In early 2006, we already had a few prototypes being worked on. We had numerous prototypes being worked on, including two dual-link style bikes being worked on ( a 5 inch version, and a 6 inch version). We were trying new stuff, improving existing stuff and generally trying to maximize the performance of suspension, braking, and pedaling efficiency.
Jim Colgrove, the father of OCLV, happened to be passing by my desk and asked an off the cuff question “why doesn’t anyone put the pivot right in-line with the hub axle?”
Because I had my head wrapped so far around multi-link suspensions designs for the past few months, my gut reaction was, “Well, because it wouldn’t do anything – you’d still just have a single pivot bike.” A short discussion about wheel paths and brake locations followed.
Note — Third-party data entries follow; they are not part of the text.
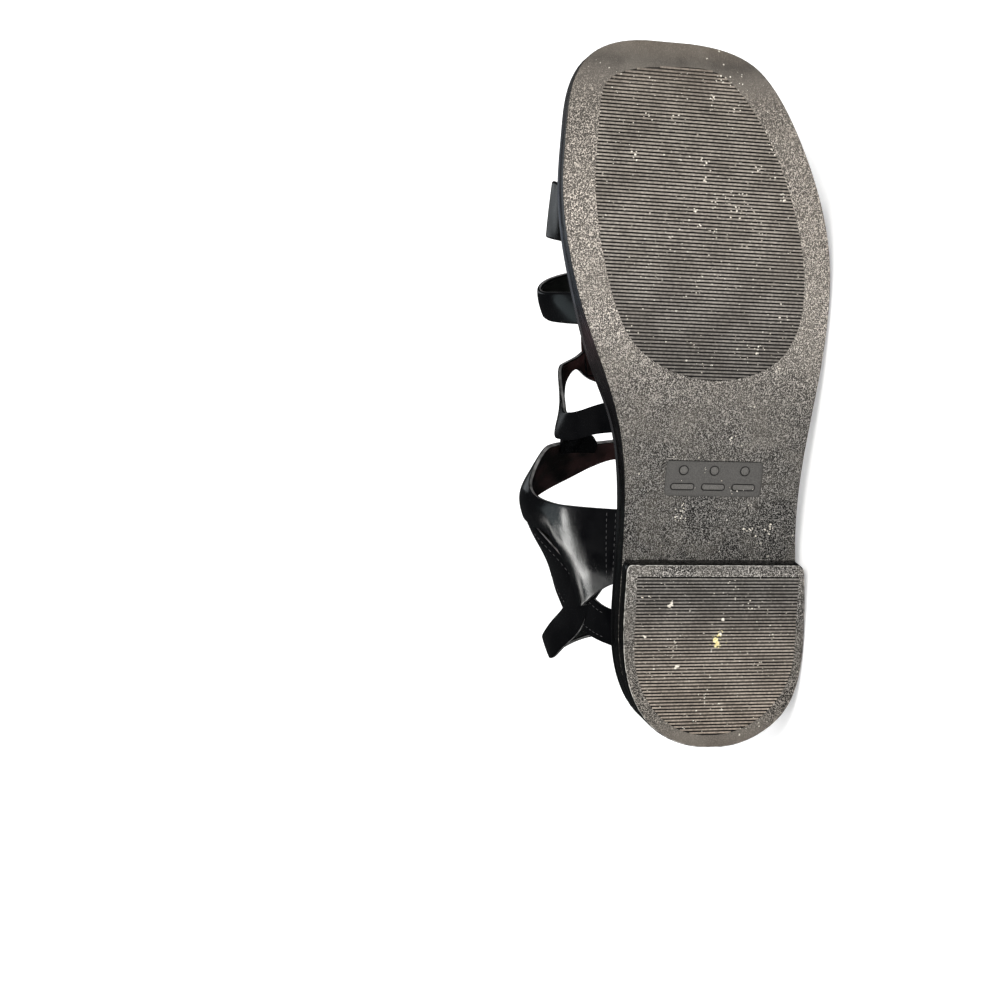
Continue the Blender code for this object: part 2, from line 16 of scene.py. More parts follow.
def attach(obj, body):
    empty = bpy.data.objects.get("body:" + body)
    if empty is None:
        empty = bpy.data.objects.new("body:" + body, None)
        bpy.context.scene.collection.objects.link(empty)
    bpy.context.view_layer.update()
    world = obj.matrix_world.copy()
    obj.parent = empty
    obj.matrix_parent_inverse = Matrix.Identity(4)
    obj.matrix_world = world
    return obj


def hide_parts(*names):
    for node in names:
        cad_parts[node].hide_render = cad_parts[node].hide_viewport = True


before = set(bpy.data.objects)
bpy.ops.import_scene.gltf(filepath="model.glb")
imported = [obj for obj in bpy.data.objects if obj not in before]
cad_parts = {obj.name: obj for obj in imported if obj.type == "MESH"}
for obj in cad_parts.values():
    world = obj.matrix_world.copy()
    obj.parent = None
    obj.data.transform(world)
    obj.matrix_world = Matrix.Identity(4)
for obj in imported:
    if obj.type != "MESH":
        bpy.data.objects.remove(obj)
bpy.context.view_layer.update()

LENGTH = 258.6
HEEL_LIFT = 6.15
BREAST = 70.2
BREAST_DRAFT = 1.0
BREAST_SLANT = 8.0
BLOCK_HEIGHT = 5.85
FLAT_FROM, FLAT_TO = 148.0, 178.0
TOE_SPRING = 9.0
GAP = 0.3
MIDSOLE_THICK = 3.3
INSOLE_THICK = 2.6
INSOLE_INSET = 3.4
STRAP_THICK = 2.0
STRAP_INSET = 0.8
PANEL_DEPTH = 0.6
PLATE_SIZE = (13.6, 37.8)
PLATE_CENTRE = (102.0, -1.6)
PLATE_DEPTH = 0.45
PLATE_SHADE = 108.3
RIB_PITCH = 1.25
RIB_WIDE = 0.70
SHORTEST_RIB = 2.0
BALL_RIBS = (139.0, 249.1)
HEEL_RIBS = (6.0, 65.3)
FLOOR_WAY = (-0.0209, 0.9973, 0.0710)
CAMERA_PLACE = (143.31, -171.41, -434.25)
CAMERA_RIGHT_UP_BACK = (
    (0.03613, 0.98018, -0.19477), (0.99306, -0.01339, 0.11686), (0.11194, -0.19764, -0.97386),
)

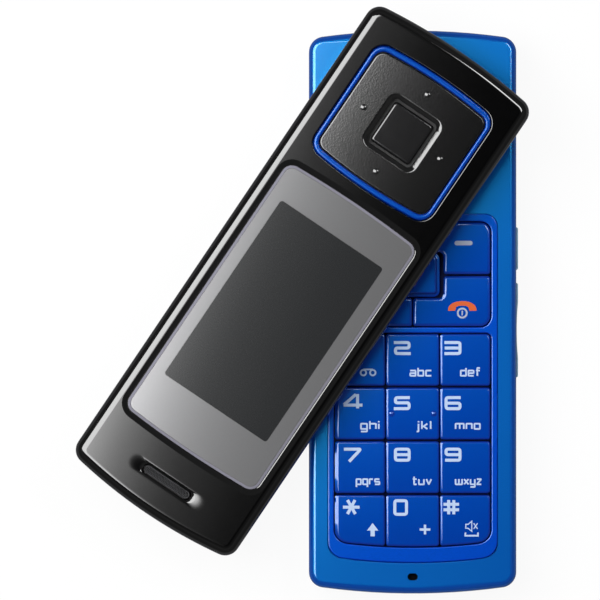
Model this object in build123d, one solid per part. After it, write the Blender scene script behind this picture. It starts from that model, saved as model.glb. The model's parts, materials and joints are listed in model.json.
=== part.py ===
from build123d import *
import math
import os

# A swivel telephone lying on its back: a base with the keypad, and a cover with the display that
# turns about an upright axis near one end of the base. X runs across the keys, Y towards the
# swivel end, Z up out of the keypad. The origin is the middle of the base's back face.
# All sizes are millimetres. The cover is built as it stands when closed, then turned by rest_swing.

# ---- driving dimensions: clearances ----
fixed_gap = 0.05          # between pieces of one body that are fixed to each other
sliding_gap = 0.1         # between flat faces that slide past each other
swivel_gap = 0.3          # between the base's front and the cover's back
overrun = 1.0             # how far a cut runs past the face that it opens

# ---- driving dimensions: base, outside ----
base_length = 86.9
base_width = 32.0
base_thickness = 11.0
base_end_radius = 103.0   # bow of both ends in plan
base_corner_radius = 2.4
base_edge_radius = 1.0    # rounding of the front and back edges
seam_chamfer = 0.12       # small bevel on both sides of each housing joint
base_wall = 1.0
base_front_wall = 1.1
base_back_wall = 1.2

# ---- driving dimensions: swivel ----
pivot_inset = 13.45       # from the base's swivel end to the axis
rest_swing = 34.0         # clockwise turn of the cover at rest, seen from the front
shaft_radius = 4.0
shaft_bore_radius = 2.7
shaft_running_gap = 0.05
hub_radius = 5.2
hub_hole_gap = 0.3
flange_radius = 7.5
flange_thickness = 0.7
stator_half_width = 10.0
stator_half_length = 8.5
stator_thickness = 0.8
spring_height = 0.6
spring_width = 1.0
washer_radius = 5.0
washer_thickness = 0.5
washer_ear_reach = 1.1
washer_ear_angle = 24.0
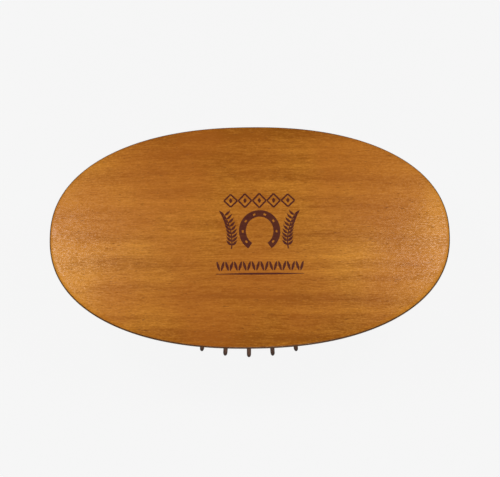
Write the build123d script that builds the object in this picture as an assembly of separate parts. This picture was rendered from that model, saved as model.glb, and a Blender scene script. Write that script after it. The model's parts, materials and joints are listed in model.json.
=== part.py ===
from build123d import *

import os
from math import cos, hypot, pi, radians, sin

# An oval curry brush that is held in the palm: a crowned wooden back with a finger groove round its
# side, a domed rubber cushion set in a recess under it, and round-tipped wooden pins that stand in
# rings through the cushion. Millimetres. +Z is up, the brush stands on its pins, X is its length.

# --- wooden back: an oval |x/a|^p + |y/b|^p = 1, drawn in by an inset at each height
LENGTH = 165.0
WIDTH = 96.0
OVAL_POWER = 2.24
OVAL_POINTS = 48
SIDE_HEIGHT = 12.0
EDGE_RADIUS = 1.0
EDGE_ANGLES = [22, 45, 68]
CROWN = 3.4
CROWN_EDGE_DROP = 0.25
CROWN_INSET = EDGE_RADIUS * 1.15
CROWN_SHARES = [0.98, 0.95, 0.9, 0.83, 0.74, 0.63, 0.52, 0.41, 0.3, 0.19, 0.08]
LIP_INSET = 4.5
LIP_ROUND = 0.8
# (share of the lip's rounding inwards, share of it upwards)
LIP_CURVE = [(1.0, 0.0), (0.25, 0.4), (0.0, 1.4)]
GROOVE_INSET = 5.6
GROOVE_HEIGHT = SIDE_HEIGHT * 0.36
# (share of the groove's inset that is left, share of the side's height above the groove's floor)
GROOVE_CURVE = [(1.0, 0.0), (0.72, 0.25), (0.22, 0.48)]

# --- recess under the back, and the undercut that holds the cushion's bead
RECESS_WALL = 2.8
END_LAND = 26.0
RECESS_DEPTH = 9.5
UNDERCUT_FROM = 1.6
UNDERCUT_HEIGHT = 2.8
UNDERCUT_DEPTH = 1.6

# --- rubber cushion: a dome of height D * (1 - (e * q + (1 - e) * q * q)), q = 1 at its edge
DOME_HEIGHT = 7.0
DOME_EVENNESS = 0.3
MEMBRANE = 1.6
SKIRT = 2.0
SKIRT_HEIGHT = 5.0
CUSHION_CLEARANCE = 0.1
VENT_RADIUS = 0.8
DOME_POINTS = 12

# --- pins: rings of similar ellipses, each pin square to the dome
RING_COUNTS = [30, 24, 18, 12, 6]
RING_NAMES = ["outer", "fourth", "third", "second", "inner"]
RING_STEPS = 2000
OUTER_RING_SHARE = 0.903
OUTER_RING_START = -0.8
PIN_REACH = 20.0
PIN_RADIUS = 1.05
PIN_TIP_RADIUS = 0.9
PIN_TIP_LENGTH = 1.7
HEAD_RADIUS = 2.0
HEAD_THICKNESS = 1.0
HEAD_GAP = 0.35
PIN_CLEARANCE = 0.08

# the pad is as wide as the finger groove's floor, the undercut and the wall between them leave it
PAD_LENGTH = LENGTH - 2 * END_LAND
PAD_WIDTH = WIDTH - 2 * (GROOVE_INSET + RECESS_WALL + UNDERCUT_DEPTH)
PAD_STRETCH = PAD_LENGTH / PAD_WIDTH
RIM_Z = PIN_REACH + DOME_HEIGHT


def oval(inset, z, share=1.0):
    """The back's outline at height z, drawn in by an inset and then scaled by a share."""
    a = (LENGTH / 2 - inset) * share
    b = (WIDTH / 2 - inset) * share
    points = []
    for i in range(OVAL_POINTS):
        c = cos(2 * pi * i / OVAL_POINTS)
        s = sin(2 * pi * i / OVAL_POINTS)
        reach = (abs(c / a) ** OVAL_POWER + abs(s / b) ** OVAL_POWER) ** (-1 / OVAL_POWER)
        points.append((reach * c, reach * s, z))
    return Face(Wire(Spline(*points, periodic=True)))


def side_sections():
    """Insets and heights up the side: lip, finger groove, and the widest line."""
    lip = [(LIP_INSET + LIP_ROUND * inward, LIP_ROUND * up) for inward, up in LIP_CURVE]
    groove = [(GROOVE_INSET * left, GROOVE_HEIGHT + SIDE_HEIGHT * up) for left, up in GROOVE_CURVE]
    return lip + groove + [(0.0, SIDE_HEIGHT)]


def edge_sections():
    """Insets and heights round the top edge, from the widest line to the crown."""
    turns = [radians(angle) for angle in EDGE_ANGLES]
    arc = [(EDGE_RADIUS * (1 - cos(t)), SIDE_HEIGHT + EDGE_RADIUS * sin(t)) for t in turns]
    return arc + [(CROWN_INSET, SIDE_HEIGHT + EDGE_RADIUS)]


def crown_sections():
    """Shares of the crown's outline and their heights, up to its flat middle."""
    base = SIDE_HEIGHT + EDGE_RADIUS + CROWN_EDGE_DROP
    return [(share, base + CROWN * (1 - share**2)) for share in CROWN_SHARES]


def elliptic_turn(profile):
    """A profile in (radius, z), turned about Z and stretched along X to the pad's shape."""
    turned = revolve(Plane.XZ * profile, Axis.Z)
    return scale(turned, by=(PAD_STRETCH, 1, 1))


def recess():
    r = PAD_WIDTH / 2
    top = UNDERCUT_FROM + UNDERCUT_HEIGHT
    well = Polyline(
        (0, -1),
        (r, -1),
        (r, UNDERCUT_FROM),
        (r + UNDERCUT_DEPTH, UNDERCUT_FROM),
        (r + UNDERCUT_DEPTH, top),
        (r, top),
        (r, RECESS_DEPTH),
        (0, RECESS_DEPTH),
        close=True,
    )
    return Pos(0, 0, RIM_Z) * elliptic_turn(make_face(well))


def back():
    sections = [oval(inset, RIM_Z + z) for inset, z in side_sections() + edge_sections()]
    sections += [oval(CROWN_INSET, RIM_Z + z, share) for share, z in crown_sections()]
    return loft(sections) - recess()


def dome_drop(q):
    """How far the dome hangs under the rim at q, its squared share of the way to the edge."""
    return DOME_HEIGHT * (1 - DOME_EVENNESS * q - (1 - DOME_EVENNESS) * q**2)


def dome_slope(q):
    return DOME_HEIGHT * (DOME_EVENNESS + 2 * (1 - DOME_EVENNESS) * q)


def cushion_profile():
    r = PAD_WIDTH / 2 - CUSHION_CLEARANCE
    skirt_r = r - SKIRT
    bead_low = UNDERCUT_FROM + CUSHION_CLEARANCE
    bead_high = UNDERCUT_FROM + UNDERCUT_HEIGHT - CUSHION_CLEARANCE
    outside = []
    inside = []
    for i in range(DOME_POINTS + 1):
        x = r * i / DOME_POINTS
        outside.append((x, -dome_drop((x / r) ** 2)))
        x = skirt_r * i / DOME_POINTS
        q = (x / r) ** 2
        rise = MEMBRANE * hypot(1, dome_slope(q) * 2 * x / r**2)
        inside.append((x, rise - dome_drop(q)))
    walls = Polyline(
        outside[-1],
        (r, bead_low),
        (r + UNDERCUT_DEPTH, bead_low),
        (r + UNDERCUT_DEPTH, bead_high),
        (r, bead_high),
        (r, SKIRT_HEIGHT),
        (skirt_r, SKIRT_HEIGHT),
        inside[-1],
    )
    middle = Line(inside[0], outside[0])
    return make_face([Spline(*outside), *walls.edges(), Spline(*inside), middle])


def ring_places(share, count, start):
    """Points evenly spaced by length along one ring's ellipse, the first at start from its front."""
    a = share * PAD_LENGTH / 2
    b = share * PAD_WIDTH / 2
    walk = [0.0]
    for i in range(RING_STEPS):
        t = 2 * pi * (i + 0.5) / RING_STEPS
        walk.append(walk[-1] + hypot(a * cos(t), b * sin(t)))
    places = []
    for k in range(count):
        target = (walk[-1] * k / count + start) % walk[-1]
        i = next(n for n, length in enumerate(walk) if length >= target)
        t = 2 * pi * (i - (walk[i] - target) / (walk[i] - walk[i - 1])) / RING_STEPS if i else 0.0
        places.append((a * sin(t), -b * cos(t)))
    return places


def stand(x, y):
    """The place on the dome's outer face at x, y, with Z pointing back into the brush."""
    q = (2 * x / PAD_LENGTH) ** 2 + (2 * y / PAD_WIDTH) ** 2
    slope_x = dome_slope(q) * 8 * x / PAD_LENGTH**2
    slope_y = dome_slope(q) * 8 * y / PAD_WIDTH**2
    return Plane(origin=(x, y, RIM_Z - dome_drop(q)), z_dir=(-slope_x, -slope_y, 1))


def pin():
    """One pin, its length along Z, from its round tip to the head behind the membrane."""
    seat = MEMBRANE + HEAD_GAP
    neck = PIN_REACH - PIN_TIP_LENGTH
    tip = Spline((0, -PIN_REACH), (PIN_TIP_RADIUS, -neck), tangents=[(1, 0), (0, 1)])
    side = Polyline(
        (PIN_TIP_RADIUS, -neck),
        (PIN_RADIUS, 0),
        (PIN_RADIUS, seat),
        (HEAD_RADIUS, seat),
        (HEAD_RADIUS, seat + HEAD_THICKNESS),
        (0, seat + HEAD_THICKNESS),
        (0, -PIN_REACH),
    )
    return revolve(Plane.XZ * make_face([tip, *side.edges()]), Axis.Z)


def rings():
    """Each ring's name and its pins' places, from the outer ring in."""
    found = []
    for k, (name, count) in enumerate(zip(RING_NAMES, RING_COUNTS)):
        share = OUTER_RING_SHARE * (1 - k / len(RING_COUNTS))
        start = OUTER_RING_START if name == "outer" else 0.0
        found.append((name, ring_places(share, count, start)))
    return found


def sector(x, y):
    """Front, back, left or right: which quarter of the pad a pin stands in."""
    if abs(x) / PAD_LENGTH < abs(y) / PAD_WIDTH + 1e-6:
        return "front" if y < 0 else "back"
    return "left" if x < 0 else "right"


def cushion(places):
    body = Pos(0, 0, RIM_Z) * elliptic_turn(cushion_profile())
    bit = Cylinder(PIN_RADIUS + PIN_CLEARANCE, 4 * MEMBRANE)
    holes = [stand(x, y) * bit for x, y in places]
    vent_x = OUTER_RING_SHARE * PAD_LENGTH / 2 / len(RING_COUNTS) / 2
    vent = stand(vent_x, 0) * Cylinder(VENT_RADIUS, 4 * MEMBRANE)
    return body - holes - vent


def save(shape, name):
    shape.label = name
    export_step(shape, f"parts/{name}.step")


def main():
    os.makedirs("parts", exist_ok=True)
    one_pin = pin()
    places = [(0.0, 0.0)]
    save(stand(0, 0) * one_pin, "centre_pin")
    for ring_name, ring in rings():
        places += ring
        quarters = {}
        for x, y in ring:
            quarters.setdefault(sector(x, y), []).append(stand(x, y) * one_pin)
        for side_name, pins in quarters.items():
            save(Compound(pins), f"{ring_name}_pins_{side_name}")
    save(cushion(places), "cushion")
    save(back(), "back")


main()
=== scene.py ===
"""An oval wooden curry brush: lacquered back, domed rubber cushion and turned wooden pins."""

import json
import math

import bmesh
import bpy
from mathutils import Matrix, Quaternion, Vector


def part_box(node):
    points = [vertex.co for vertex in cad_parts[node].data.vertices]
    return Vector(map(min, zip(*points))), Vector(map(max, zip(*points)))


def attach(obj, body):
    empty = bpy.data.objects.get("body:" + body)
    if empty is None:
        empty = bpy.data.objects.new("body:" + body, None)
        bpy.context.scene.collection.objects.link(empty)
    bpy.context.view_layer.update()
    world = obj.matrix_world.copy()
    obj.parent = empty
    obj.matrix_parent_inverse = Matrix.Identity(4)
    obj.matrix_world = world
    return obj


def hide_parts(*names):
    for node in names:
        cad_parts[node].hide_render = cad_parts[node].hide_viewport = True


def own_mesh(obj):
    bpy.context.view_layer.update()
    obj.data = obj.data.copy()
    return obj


bl_info = {
    "name": "Oval Curry Brush",
    "version": (1, 0, 0),
    "blender": (4, 5, 0),
    "location": "3D View > Sidebar > Curry Brush",
    "description": "Builds an oval wooden curry brush and the studio it stands in",
    "category": "Object",
}

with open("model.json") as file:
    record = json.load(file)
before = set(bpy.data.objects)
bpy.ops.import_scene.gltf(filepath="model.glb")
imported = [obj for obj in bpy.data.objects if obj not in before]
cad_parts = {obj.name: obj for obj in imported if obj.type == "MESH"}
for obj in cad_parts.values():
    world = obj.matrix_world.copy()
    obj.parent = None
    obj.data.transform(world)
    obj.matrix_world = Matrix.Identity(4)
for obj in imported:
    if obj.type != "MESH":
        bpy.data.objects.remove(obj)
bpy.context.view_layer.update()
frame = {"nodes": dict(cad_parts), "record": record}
BACK_LOW, BACK_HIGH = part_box("back")
CUSHION_LOW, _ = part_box("cushion")
PIN_LOW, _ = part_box("centre_pin")
CLEAR = 0.00002  # the pieces stay this far inside the CAD box
BODIES = frame["record"]["behaviour"]["bodies"]
NODE_BODY = {node: body for body, nodes in BODIES.items() for node in nodes}
# each ring's name, its pins and its level, counted from the middle out
RINGS = (("outer", 30, 5), ("fourth", 24, 4), ("third", 18, 3), ("second", 12, 2), ("inner", 6, 1))
ALL_RINGS = (*RINGS, ("centre", 1, 0))
STATION_FIELDS = ("half_length", "half_width", "oval_power", "height")
MM = 0.001
SEAM = 0.002 * MM  # vertices nearer than this are one
POLE = 1e-5  # a ring this small, as a share of its oval, closes to a point
CROWN_INSET = 1.15  # the crown starts this many edge radii in from the widest line


# --------------------------------------------------------------------------- sizes and colours


def length(name, description, default):
    return bpy.props.FloatProperty(
        name=name, description=description, default=default, unit="LENGTH", precision=5
    )


def number(name, description, default):
    return bpy.props.FloatProperty(name=name, description=description, default=default)


def colour(name, description, default):
    return bpy.props.FloatVectorProperty(
        name=name, description=description, default=default, size=3, subtype="COLOR", min=0, max=1
    )


class CURRY_PG_back(bpy.types.PropertyGroup):
    """Sizes of the wooden back"""

    half_length: length(
        "Half length", "From the middle to either end", min(BACK_HIGH.x, -BACK_LOW.x) - CLEAR
    )
    half_width: length(
        "Half width", "From the middle to either side", min(BACK_HIGH.y, -BACK_LOW.y) - CLEAR
    )
    rim: length("Rim height", "Height of the flat underside", BACK_LOW.z)
    top: length("Top", "Height of the crown's middle", BACK_HIGH.z - 3 * CLEAR)
    oval_power: number("Oval power", "2 is an ellipse, more is squarer", 2.24)
    side_height: length("Side height", "From the underside to the widest line", 0.012)
    edge_radius: length("Edge radius", "Rounding of the top edge", 0.001)
    crown: length("Crown", "Rise of the top face", 0.0034)
    lip_inset: length("Lip inset", "How far in the lower lip stands", 0.0045)
    lip_round: length("Lip rounding", "Rounding of the lower lip", 0.0008)
    groove_inset: length("Groove inset", "Depth of the finger groove", 0.0056)
    recess_depth: length("Recess depth", "Depth of the well under the back", 0.0095)
    around: bpy.props.IntProperty(name="Around", description="Faces round the oval", default=360)


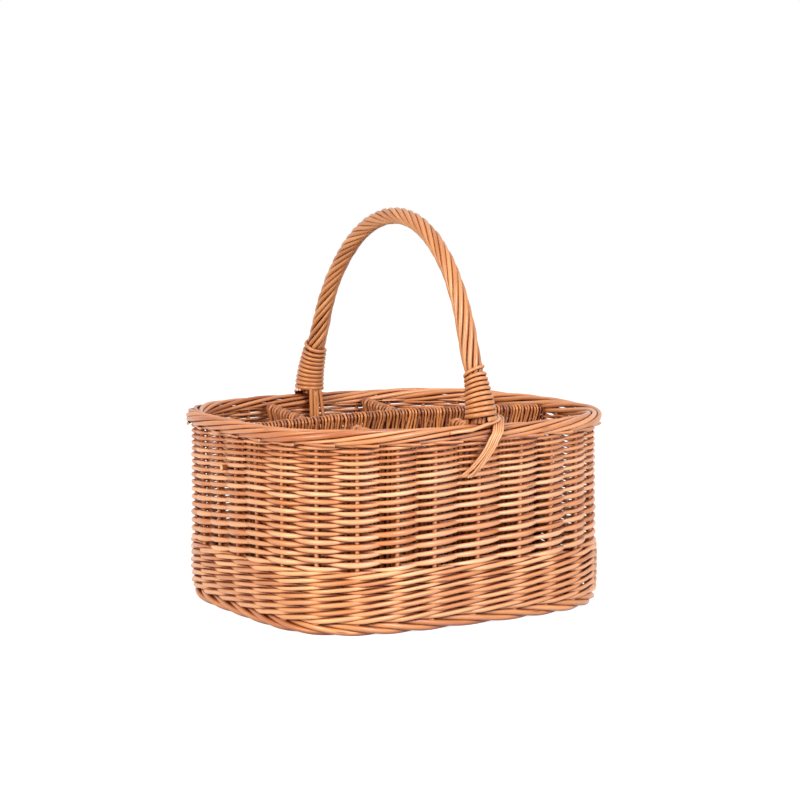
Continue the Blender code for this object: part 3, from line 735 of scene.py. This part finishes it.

And then the light bulb went off. We suddenly realized that you could essentially integrate a floating brake into the suspension, all the while maintaining the pedaling efficiency and suspension performance we’d already worked so hard to maximize on the 2007 Fuel EX.
Later that day and over the next few, centerlines of existing bikes were analyzed, floating brakes studied, comparisons were made to other suspension systems, and the effect of changing existing bikes to have a hub-concentric rear pivot are studied. It was during all this examination that the exact method we used to quantify “active braking” was developed and created.